Recipe 2.11. Archiving a Tree of Files into a Compressed tar File
Credit: Ed Gordon, Ravi Teja
Bhupatiraju
Problem
You need to archive all of the files and folders in a subtree into a
tar archive file, compressing the data with
either the popular gzip approach or the
higher-compressing bzip2 approach.
Solution
The Python
Standard Library's tarfile module
directly supports either kind of compression: you just need to
specify the kind of compression you require, as part of the option
string that you pass when you call
tarfile.TarFile.open to create the archive file.
For example: import tarfile, os
def make_tar(folder_to_backup, dest_folder, compression='bz2'):
if compression:
dest_ext = '.' + compression
else:
dest_ext = ''
arcname = os.path.basename(folder_to_backup)
dest_name = '%s.tar%s' % (arcname, dest_ext)
dest_path = os.path.join(dest_folder, dest_name)
if compression:
dest_cmp = ':' + compression
else:
dest_cmp = ''
out = tarfile.TarFile.open(dest_path, 'w'+dest_cmp)

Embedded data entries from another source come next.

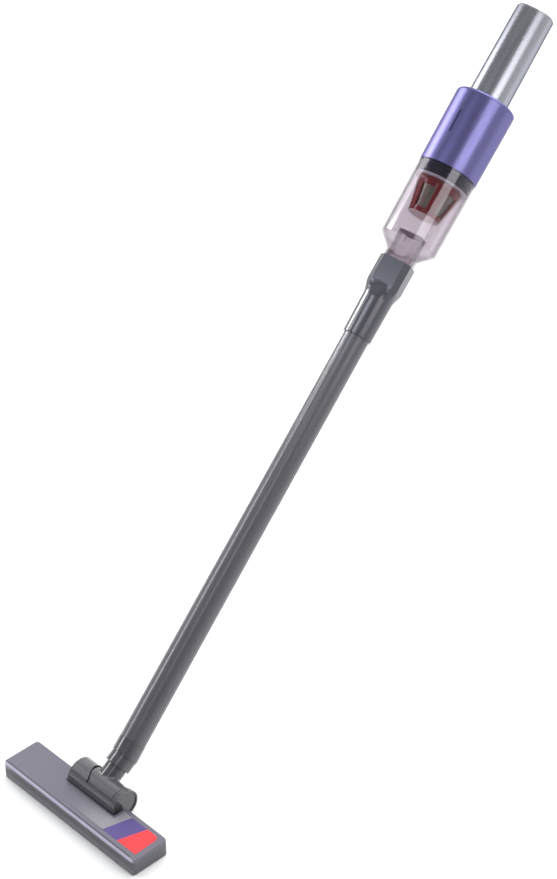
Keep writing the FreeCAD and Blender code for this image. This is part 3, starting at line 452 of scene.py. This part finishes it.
def finished(name, mesh, material, body, *replaced, slot=None, smooth=True):
    """Links a mesh that was built in the stick frame, and says what it rides on and stands for."""
    data = bpy.data.meshes.new(name)
    mesh.to_mesh(data)
    mesh.free()
    data.transform(STICK)
    if smooth:
        for face in data.polygons:
            face.use_smooth = True
    obj = bpy.data.objects.new(name, data)
    bpy.context.scene.collection.objects.link(obj)
    data.materials.append(material)
    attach(obj, body)
    if replaced:
        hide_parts(*replaced)
    return obj


def join_loops(mesh, loops):
    """Faces between neighbouring loops of vertices, the last joined to the first."""
    count = len(loops[0])
    for first, second in zip(loops, loops[1:] + loops[:1]):
        for k in range(count):
            j = (k + 1) % count
            mesh.faces.new((first[k], first[j], second[j], second[k]))


def turned(mesh, radius, height, turns):
    """A loop of vertices about the stick's axis, at the given angles."""
    return [mesh.verts.new((radius * math.cos(turn), radius * math.sin(turn), height)) for turn in turns]


def add_ring(mesh, inner, outer, low, high, steps=72):
    """A flat ring about the stick's axis."""
    turns = [2 * math.pi * k / steps for k in range(steps)]
    corners = ((inner, low), (outer, low), (outer, high), (inner, high))
    join_loops(mesh, [turned(mesh, radius, height, turns) for radius, height in corners])


def pleated_filter():
    """Filter paper folded into pleats round the cartridge, with a glued ring at each end."""
    pleats, outer, inner, low, high, thick = 36, 0.0161, 0.0118, 0.7170, 0.7525, 0.0004
    ring_inner, ring_outer, ring_high, glue_gap = 0.0092, 0.0163, 0.0012, 0.00001
    mesh = bmesh.new()
    loops = []
    for inset, height in ((0.0, low), (0.0, high), (thick, high), (thick, low)):
        loop = []
        for k in range(2 * pleats):
            angle = math.pi * k / pleats
            radius = (inner if k % 2 else outer) - inset
            loop.append(mesh.verts.new((radius * math.cos(angle), radius * math.sin(angle), height)))
        loops.append(loop)
    join_loops(mesh, loops)
    for foot in (low - ring_high, high + glue_gap):
        add_ring(mesh, ring_inner, ring_outer, foot, foot + ring_high)
    return mesh


def silicone_dome(low, high):
    """Skirt, softly bulging wall and rolled rim, turned about the stick's axis."""
    foot_radius, taper, bulge_depth, steps = 0.0081, 0.0016, 0.00018, 10
    wall_low, wall_high = low + 0.0009, high - 0.0003
    outline = [(0.0072, low), (0.0087, low), (0.0090, low + 0.0003), (0.0089, low + 0.0007),
               (foot_radius, wall_low)]
    for k in range(1, steps):
        part = k / steps
        bulge = bulge_depth * math.sin(math.pi * part)
        outline.append((foot_radius - taper * part + bulge, wall_low + (wall_high - wall_low) * part))
    outline += [(0.0064, high - 0.0001), (0.0062, high), (0.0055, high), (0.0053, high - 0.0002),
                (0.0053, high - 0.0008), (0.0056, high - 0.0010)]
    mesh = bmesh.new()
    turns = [math.pi * k / 48 for k in range(96)]
    loops = [turned(mesh, radius, height, turns) for radius, height in outline]
    join_loops(mesh, loops)
    bmesh.ops.recalc_face_normals(mesh, faces=mesh.faces)
    return mesh


DOME_LOW, DOME_HIGH, DOME_KEEP = 0.97665, 0.98605, 0.86

finished("pleated_filter", pleated_filter(), paper(), "filter", "filter_cartridge", slot="filter_paper",
         smooth=False)
dome = finished("silicone_dome", silicone_dome(DOME_LOW, DOME_HIGH),
                rubber("silicone", rgb(58, 58, 64), rough=0.45), "unit", "button_dome", slot="seal_rubber")
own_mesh(dome)


# ---------------------------------------------------------------- floor, light, camera

FLOOR_HALF, FLOOR_DROP = 30.0, -0.0003

floor_mesh = bmesh.new()
bmesh.ops.create_grid(floor_mesh, x_segments=8, y_segments=8, size=FLOOR_HALF)
floor_data = bpy.data.meshes.new("floor")
floor_mesh.to_mesh(floor_data)
floor_mesh.free()
floor = bpy.data.objects.new("floor", floor_data)
floor.location = (0, 0.4, FLOOR_DROP)
bpy.context.scene.collection.objects.link(floor)
floor_look = Nodes("floor")
floor_look.link(floor_look.mix(floor_look.noise(6.0), (0.90, 0.90, 0.90), (0.93, 0.93, 0.93)),
                floor_look.shader.inputs["Base Color"])
floor_look.set(Roughness=0.9, Specular_IOR_Level=0.1)
floor_data.materials.append(floor_look.material)

# the camera looks down from the right of the head's front
AZIMUTH, ELEVATION = math.radians(45.99), math.radians(35.17)
CAMERA_PLACE = Vector((1.6004, -1.2411, 1.9369))
CAMERA_TURN = Matrix.Rotation(AZIMUTH, 3, "Z") @ Matrix.Rotation(math.pi / 2 - ELEVATION, 3, "X")
RIGHT, UP, BACK = CAMERA_TURN.transposed()

camera_data = bpy.data.cameras.new("camera")
camera_data.lens = 99.9
camera_data.sensor_width = 36.0
camera_data.clip_start, camera_data.clip_end = 0.05, 50.0
camera = bpy.data.objects.new("camera", camera_data)
camera.matrix_world = Matrix.Translation(CAMERA_PLACE) @ CAMERA_TURN.to_4x4()
bpy.context.scene.collection.objects.link(camera)
bpy.context.scene.camera = camera

# directions round the stick, as the camera sees it: towards the camera, and to its right
FACE = (BACK - AXIS * BACK.dot(AXIS)).normalized()
SIDE = AXIS.cross(FACE)
if SIDE.dot(RIGHT) < 0:
    SIDE = -SIDE


def softbox(name, angle, height, distance, width, length, radiance, tone=(1.0, 1.0, 1.0)):
    """A rectangular light turned to the stick at a height along it, `angle` degrees round from the camera."""
    turn = math.radians(angle)
    towards = FACE * math.cos(turn) + SIDE * math.sin(turn)
    data = bpy.data.lights.new(name, "AREA")
    data.shape = "RECTANGLE"
    data.size, data.size_y = width, length
    data.energy = radiance * math.pi * width * length
    data.color = tone
    light = bpy.data.objects.new(name, data)
    axes = Matrix((AXIS.cross(towards), AXIS, towards)).transposed()
    light.matrix_world = Matrix.Translation(ELBOW + AXIS * height + towards * distance) @ axes.to_4x4()
    bpy.context.scene.collection.objects.link(light)


softbox("softbox_right_high", 25, 1.18, 1.9, 1.2, 0.75, 3.4)
softbox("softbox_right_low", -16, 0.42, 2.1, 0.30, 0.60, 4.4)
softbox("softbox_left_low", -80, 0.30, 1.8, 0.30, 1.1, 11.0)
softbox("softbox_left_high", -110, 1.18, 1.6, 1.0, 0.50, 4.0)
softbox("softbox_cup", -103, 0.88, 1.6, 0.50, 0.24, 22.0)
softbox("softbox_panel", -41, 0.86, 2.0, 0.9, 0.18, 8.0, (0.84, 0.92, 1.0))

# the main light is high beyond the top of the stick, so the stick's sides don't mirror it
main_data = bpy.data.lights.new("main", "AREA")
main_data.shape = "RECTANGLE"
main_data.size, main_data.size_y = 3.6, 2.4
main_data.energy = 110
MAIN_PLACE, MAIN_AIM = Vector((-0.5, 3.7, 3.1)), Vector((0, 0.3, 0))
main = bpy.data.objects.new("main", main_data)
main.location = MAIN_PLACE
main.rotation_euler = (MAIN_AIM - MAIN_PLACE).to_track_quat("-Z", "Y").to_euler()
bpy.context.scene.collection.objects.link(main)

# the world glows beyond the stick's top end, and along the horizon
world = bpy.data.worlds.new("studio")
world.use_nodes = True
sky = world.node_tree
place = sky.nodes.new("ShaderNodeTexCoord")
along = sky.nodes.new("ShaderNodeVectorMath")
along.operation = "DOT_PRODUCT"
along.inputs[1].default_value = AXIS
glow = sky.nodes.new("ShaderNodeMapRange")
glow.interpolation_type = "SMOOTHSTEP"
set_range(glow, 0.25, 0.95, 0.20, 1.6)
height = sky.nodes.new("ShaderNodeSeparateXYZ")
horizon = sky.nodes.new("ShaderNodeMapRange")
horizon.interpolation_type = "SMOOTHSTEP"
set_range(horizon, 0.10, 0.50, 0.78, 0.20)
brighter = sky.nodes.new("ShaderNodeMath")
brighter.operation = "MAXIMUM"
sky.links.new(place.outputs["Generated"], along.inputs[0])
sky.links.new(place.outputs["Generated"], height.inputs["Vector"])
sky.links.new(along.outputs["Value"], glow.inputs["Value"])
sky.links.new(height.outputs["Z"], horizon.inputs["Value"])
sky.links.new(glow.outputs["Result"], brighter.inputs[0])
sky.links.new(horizon.outputs["Result"], brighter.inputs[1])
sky.links.new(brighter.outputs["Value"], sky.nodes["Background"].inputs["Strength"])
sky.nodes["Background"].inputs["Color"].default_value = (1.0, 1.0, 1.0, 1.0)
bpy.context.scene.world = world
bpy.context.scene.view_settings.view_transform = "Standard"
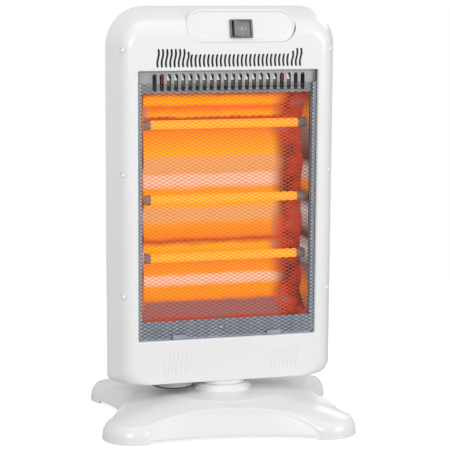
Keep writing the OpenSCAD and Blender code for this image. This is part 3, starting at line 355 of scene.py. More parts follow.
def quartz_glow():
    mat = bpy.data.materials.new("quartz")
    tree, nodes, links, shader = nodes_of(mat)
    coord = nodes.new("ShaderNodeTexCoord")
    wave = nodes.new("ShaderNodeTexWave")
    wave.bands_direction = "X"
    wave.inputs["Scale"].default_value = 110
    wave.inputs["Distortion"].default_value = 0.6
    links.new(coord.outputs["Object"], wave.inputs["Vector"])
    heat = ramp(nodes, [(0.0, (0.86, 0.25, 0.012)), (1.0, (0.92, 0.38, 0.03))])
    links.new(wave.outputs["Fac"], heat.inputs["Fac"])
    links.new(heat.outputs["Color"], shader.inputs["Emission Color"])
    links.new(heat.outputs["Color"], shader.inputs["Base Color"])
    shader.inputs["Emission Strength"].default_value = 1.0
    shader.inputs["Roughness"].default_value = 0.12
    shader.inputs["Alpha"].default_value = 0.8
    return mat


quartz = quartz_glow()

# ---------------------------------------------------------------- mesh helpers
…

out.add(folder_to_backup, arcname)
out.close( )
return dest_path
Discussion
You can pass, as argument compression to function
make_tar, the string 'gz' to get
gzip compression instead of the default
bzip2, or you can pass the empty string
'' to get no compression at all. Besides making
the file extension of the result either .tar,
.tar.gz, or .tar.bz2, as
appropriate, your choice for the compression
argument determines which string is passed as the second argument to
tarfile.TarFile.open: 'w', when
you want no compression, or 'w:gz' or
'w:bz2' to get two kinds of compression. Class tarfile.TarFile offers several other
classmethods, besides open,
which you could use to generate a suitable instance. I find
open handier and more flexible because it takes
the compression information as part of the mode
string argument. However, if you want to ensure
bzip2 compression is used unconditionally, for
example, you could choose to call classmethod
bz2open instead. Once we have an instance of class tarfile.TarFile
that is set to use the kind of compression we desire, the
instance's method add does all we
require. In particular, when string folder_to_backup
names a "directory" (or folder),
rather than an ordinary file, add recursively adds
all of the subtree rooted in that directory. If on some other
occasion, we wanted to change this behavior to get precise control on
what is archived, we could pass to add an
additional named argument recursive=False to
switch off this implicit recursion. After calling
add, all that's left for function
make_tar to do is to close the
TarFile instance and return the path on which the
tar file has been written, just in case the
caller needs this information.
See Also
Library Reference docs on module
tarfile. |